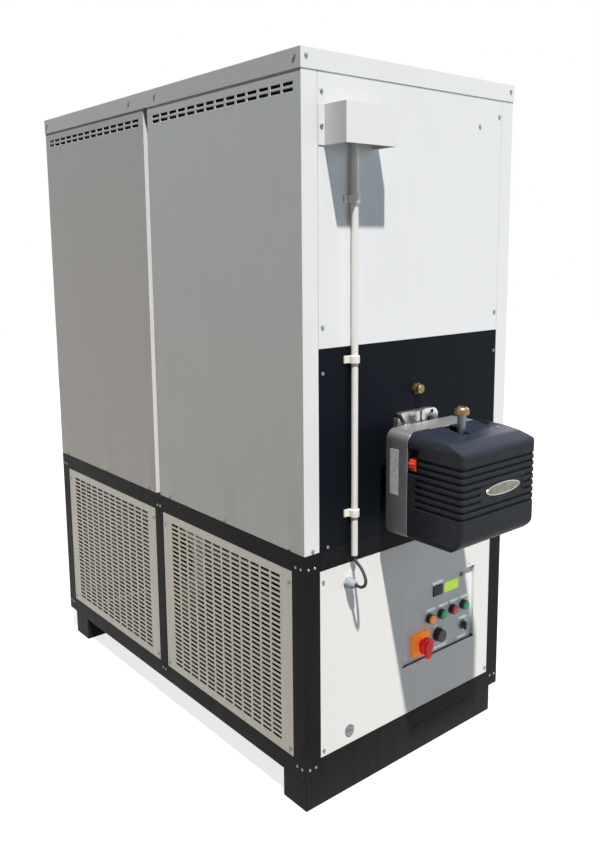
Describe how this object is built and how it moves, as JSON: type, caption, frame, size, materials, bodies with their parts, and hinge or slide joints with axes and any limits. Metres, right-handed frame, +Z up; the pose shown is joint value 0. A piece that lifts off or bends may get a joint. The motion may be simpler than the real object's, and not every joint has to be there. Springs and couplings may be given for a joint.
{
  "type": "warm air heater",
  "caption": "Upright sheet steel warm air heater on a slotted tube base, with a gas burner and a recessed control panel on its front.",
  "frame": {"origin": "centre of the whole object's box in X and Y, on the floor under the skids", "axes": "+Z up, -Y out of the front with the burner, +Y out of the rear with the flue, +X to the right seen from the front"},
  "size_m": [0.7774, 1.77, 1.85],
  "materials": {
    "frame_black": "satin black paint",
    "grille_paint": "light beige grey powder coat",
    "cabinet_white": "light grey-white powder coat",
    "burner_plate_paint": "blue-black satin paint",
    "black_plastic": "black moulded plastic",
    "zinc": "galvanised sheet",
    "screw_zinc": "zinc plated",
    "lens_amber": "amber lens",
    "lens_green": "green lens",
    "lens_red": "red lens",
    "switch_orange": "yellow-orange plastic",
    "switch_red": "red plastic",
    "damper_red": "red plastic",
    "bezel_metal": "satin chrome",
    "brass": "turned brass",
    "gland_grey": "light grey plastic",
    "cable_black": "black cable jacket",
    "conduit_white": "light grey-white conduit",
    "clip_cream": "cream plastic",
    "heat_steel": "heat stained steel",
    "shaft_steel": "turned steel",
    "motor_grey": "dark grey motor paint",
    "pulley_iron": "cast iron",
    "belt_rubber": "black rubber",
    "cast_aluminium": "die cast aluminium",
    "cover_anthracite": "anthracite gloss plastic",
    "pipe_steel": "grey steel pipe"
  },
  "bodies": {
    "cabinet": {"base_posts": "frame_black", "base_rails": "frame_black", "skids": "frame_black", "grille_left_front": "grille_paint", "grille_left_rear": "grille_paint", "grille_right_front": "grille_paint", "grille_right_rear": "grille_paint", "lower_front_panel": "cabinet_white", "lower_rear_panel": "cabinet_white", "control_pan": "cabinet_white", "display_module": "black_plastic", "lamp_bezels": "black_plastic", "lamp_lens_amber": "lens_amber", "lamp_lenses_green": "lens_green", "lamp_lens_red": "lens_red", "main_switch_plate": "switch_orange", "selector_bezel": "bezel_metal", "lock_housing": "bezel_metal", "control_box": "zinc", "cable_gland": "gland_grey", "probe_cable": "cable_black", "conduit_pipe": "conduit_white", "conduit_clips": "clip_cream", "limit_thermostat": "black_plastic", "sensor_cover": "cabinet_white", "casing_posts": "cabinet_white", "side_panel_left_front": "cabinet_white", "side_panel_left_rear": "cabinet_white", "side_panel_right_front": "cabinet_white", "side_panel_right_rear": "cabinet_white", "front_upper_panel": "cabinet_white", "burner_plate": "burner_plate_paint", "rear_panels": "cabinet_white", "lid": "cabinet_white", "panel_screws": "screw_zinc", "deck_plate": "zinc", "combustion_chamber": "heat_steel", "exchanger_tubes": "heat_steel", "smoke_boxes": "heat_steel", "sight_glass": "brass", "blower_housing": "zinc", "fan_motor": "motor_grey", "drive_belt": "belt_rubber", "burner_flange": "cast_aluminium", "burner_casting": "cast_aluminium", "blast_tube": "heat_steel", "burner_motor": "motor_grey", "gas_inlet_pipe": "pipe_steel", "union_nut": "brass"},
    "main_switch": {"main_switch_knob": "switch_red"},
    "thermostat": {"thermostat_knob": "black_plastic"},
    "selector": {"selector_knob": "black_plastic"},
    "reset": {"reset_button": "brass"},
    "lock": {"lock_barrel": "bezel_metal"},
    "damper": {"damper_knob": "damper_red"},
    "cover": {"burner_cover": "cover_anthracite"},
    "combustion_fan": {"burner_fan": "zinc"},
    "blower": {"blower_wheel": "zinc", "blower_shaft": "shaft_steel"},
    "motor_drive": {"motor_pulley": "pulley_iron"}
  },
  "joints": [
    {"name": "main_switch_turn", "type": "hinge", "parent": "cabinet", "child": "main_switch", "pos_m": [0.039, -0.596, 0.316], "axis": [0, 1, 0], "range_deg": [0, 90]},
    {"name": "thermostat_turn", "type": "hinge", "parent": "cabinet", "child": "thermostat", "pos_m": [0.117, -0.6, 0.317], "axis": [0, 1, 0], "range_deg": [-135, 135]},
    {"name": "selector_turn", "type": "hinge", "parent": "cabinet", "child": "selector", "pos_m": [0.226, -0.6, 0.313], "axis": [0, 1, 0], "range_deg": [-45, 45]},
    {"name": "reset_press", "type": "slide", "parent": "cabinet", "child": "reset", "axis": [0, 1, 0], "range_m": [0, 0.003], "stiffness_N_per_m": 400},
    {"name": "lock_turn", "type": "hinge", "parent": "cabinet", "child": "lock", "pos_m": [-0.236, -0.598, 0.168], "axis": [0, 1, 0], "range_deg": [0, 90]},
    {"name": "damper_turn", "type": "hinge", "parent": "cabinet", "child": "damper", "pos_m": [-0.134, -0.728, 0.887], "axis": [0, 1, 0], "range_deg": [0, 90]},
    {"name": "cover_pull", "type": "slide", "parent": "cabinet", "child": "cover", "axis": [0, -1, 0], "range_m": [0, 0.22]},
    {"name": "combustion_fan_spin", "type": "hinge", "parent": "cabinet", "child": "combustion_fan", "pos_m": [-0.012, -0.68, 0.78], "axis": [0, 1, 0], "continuous": true},
    {"name": "blower_spin", "type": "hinge", "parent": "cabinet", "child": "blower", "pos_m": [0, 0.37, 0.37], "axis": [1, 0, 0], "continuous": true},
    {"name": "motor_spin", "type": "hinge", "parent": "cabinet", "child": "motor_drive", "pos_m": [0.2, -0.18, 0.221], "axis": [1, 0, 0], "continuous": true}
  ],
  "couplings": [
    {"joint": "motor_spin", "follows": "blower_spin", "ratio": 2}
  ]
}
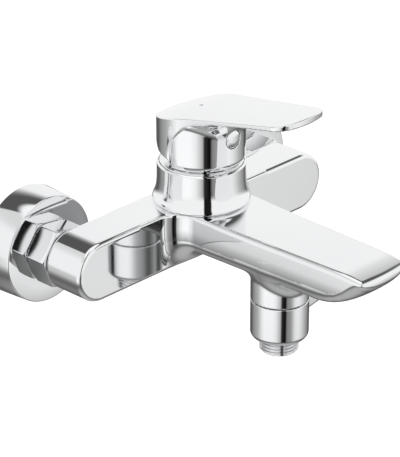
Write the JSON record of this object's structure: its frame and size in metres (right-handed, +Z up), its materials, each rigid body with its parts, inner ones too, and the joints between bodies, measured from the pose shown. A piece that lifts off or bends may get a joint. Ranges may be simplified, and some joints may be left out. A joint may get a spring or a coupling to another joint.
{
  "type": "wall mounted bath mixer",
  "caption": "Wall mounted single-lever bath mixer with a flat bath spout, a ceramic cartridge under the lever and a threaded shower outlet with a rotary diverter below the spout.",
  "frame": {"origin": "on the finished wall plane, midway between the two inlet axes and at their height", "axes": "+X to the right along the body bar for a user who faces the wall, +Y into the wall, +Z up; the part is stored as it hangs in use, lever closed and diverter set to the bath"},
  "size_m": [0.2094, 0.2007, 0.1343],
  "materials": {
    "polished_chrome": "mirror polished",
    "raw_brass": "turned",
    "stainless_steel": "drawn",
    "valve_ceramic": "lapped",
    "seal_rubber": "matte",
    "black_plastic": "moulded",
    "white_plastic": "moulded",
    "grey_plastic": "moulded"
  },
  "bodies": {
    "body": {"body_casting": "polished_chrome", "rosette_left": "polished_chrome", "rosette_right": "polished_chrome", "union_nut_left": "polished_chrome", "union_nut_right": "polished_chrome", "inlet_seal_left": "seal_rubber", "inlet_seal_right": "seal_rubber", "eccentric_union_left": "raw_brass", "eccentric_union_right": "raw_brass", "cartridge_base": "black_plastic", "fixed_ceramic_disc": "valve_ceramic", "cartridge_housing": "white_plastic", "cartridge_ring_nut": "raw_brass", "dome_ring": "polished_chrome", "aerator_washer": "seal_rubber", "aerator_housing": "polished_chrome", "aerator_insert": "white_plastic", "shower_nipple": "polished_chrome", "diverter_seat_disc": "valve_ceramic", "diverter_o_ring": "seal_rubber", "sleeve_clip": "stainless_steel", "check_valve_cage": "white_plastic", "check_valve_spring": "stainless_steel"},
    "turret": {"stem_guide": "grey_plastic", "stem_pin": "stainless_steel"},
    "lever": {"lever": "polished_chrome", "lever_stem": "raw_brass", "lever_grub_screw": "stainless_steel", "screw_plug": "polished_chrome", "lever_indicator": "grey_plastic"},
    "mixing_disc": {"moving_ceramic_disc": "valve_ceramic", "disc_carrier": "grey_plastic"},
    "diverter": {"diverter_sleeve": "polished_chrome", "diverter_drive_collar": "raw_brass", "diverter_rotor": "grey_plastic"},
    "poppet": {"check_valve_poppet": "white_plastic"}
  },
  "joints": [
    {"name": "temperature_turn", "type": "hinge", "parent": "body", "child": "turret", "pos_m": [0, -0.055, 0.034], "axis": [0, 0, 1], "range_deg": [-45, 45]},
    {"name": "lever_lift", "type": "hinge", "parent": "turret", "child": "lever", "pos_m": [0, -0.055, 0.034], "axis": [-1, 0, 0], "range_deg": [0, 25]},
    {"name": "disc_slide", "type": "slide", "parent": "turret", "child": "mixing_disc", "axis": [0, -1, 0], "range_m": [0, 0.0062]},
    {"name": "diverter_turn", "type": "hinge", "parent": "body", "child": "diverter", "pos_m": [0, -0.1106, -0.034], "axis": [0, 0, 1], "range_deg": [0, 90]},
    {"name": "check_valve_slide", "type": "slide", "parent": "body", "child": "poppet", "axis": [0, 0, -1], "range_m": [0, 0.0016], "stiffness_N_per_m": 150, "springref_m": -0.003, "deforming": ["check_valve_spring"]}
  ],
  "couplings": [
    {"joint": "disc_slide", "follows": "lever_lift", "m_per_rad": 0.014}
  ]
}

**SET PROBLEM:** Collect every line above that contains the word "object".

**FINAL RESULT:**
Describe how this object is built and how it moves, as JSON: type, caption, frame, size, materials, bodies with their parts, and hinge or slide joints with axes and any limits. Metres, right-handed frame, +Z up; the pose shown is joint value 0. A piece that lifts off or bends may get a joint. The motion may be simpler than the real object's, and not every joint has to be there. Springs and couplings may be given for a joint.
  "frame": {"origin": "centre of the whole object's box in X and Y, on the floor under the skids", "axes": "+Z up, -Y out of the front with the burner, +Y out of the rear with the flue, +X to the right seen from the front"},
Write the JSON record of this object's structure: its frame and size in metres (right-handed, +Z up), its materials, each rigid body with its parts, inner ones too, and the joints between bodies, measured from the pose shown. A piece that lifts off or bends may get a joint. Ranges may be simplified, and some joints may be left out. A joint may get a spring or a coupling to another joint.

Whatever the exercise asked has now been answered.